Import duty is levied on the tax base, assessable value, which is the sum of Cost Insurance and Freight (C.l.F) value and landing charges of 0.5% of C.I.F. value. Together with customs duty, Commercial tax is levied on the imported goods basing on the landed cost which is the sum of assessable value and import duty. These taxes are collected at the point of entry and the time of clearance.

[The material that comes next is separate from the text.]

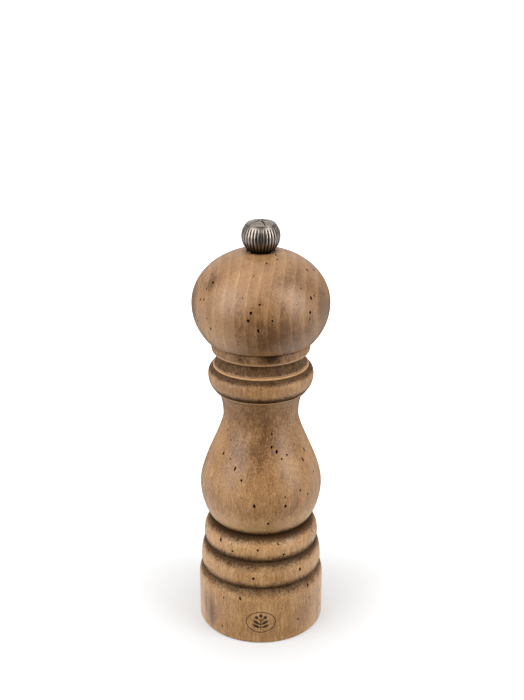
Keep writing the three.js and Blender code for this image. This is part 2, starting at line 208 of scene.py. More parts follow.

Excise duty is levied on alcoholic drinks and is collected by the General Administration Department under the Ministry of Home Affairs.

Property Tax in Myanmar 

Immoveable property situated in Yangon is subject to certain local property taxes such as general tax, lighting tax, water tax and conservancy tax.

Stamp Duty in Myanmar 

Stamp Duty in Myanmar is governmed by the The Myanmar Stamp Act 1899 (as amended from time to time) which prescribes stamp duties for instruments that transfer or create property interests. The relevant stamp duties are as follows:-

·         Duty payable on the sale of immovable property (outside Yangon) – 5%

·         Duty payable on the sale of immovable property (inside Yangon) – 7%

·         Duty payable on the rental of immovable property (contract for between 1 -3 years) – 1.5% of the    value of the lease

·         Duty payable on the rental of immovable property (contract for more than 3 years) – 5% of the value  of the lease

·         Duty payable on the sale or transfer of shares – 0.3% of the value of the shares

 

The Income Tax Law and double tax agreements

The Income Tax Law  provides that if the Government enters into an agreement with any foreign state or international organisation relating to income tax, and if the agreement is notified, the terms of the said agreement will be followed notwithstanding anything to the contrary contained in any other provisions of the Income Tax Law. Tax treaties have been concluded with India, Indonesia, Malaysia, Singapore, Korea (Rep.), Thailand, United Kingdom, Vietnam, Laos and Bangladesh. The treaties with India, Korea (Rep.), Malaysia, Singapore, Thailand, the United Kingdom, Laos and Vietnam have been notified in the Myanmar gazette.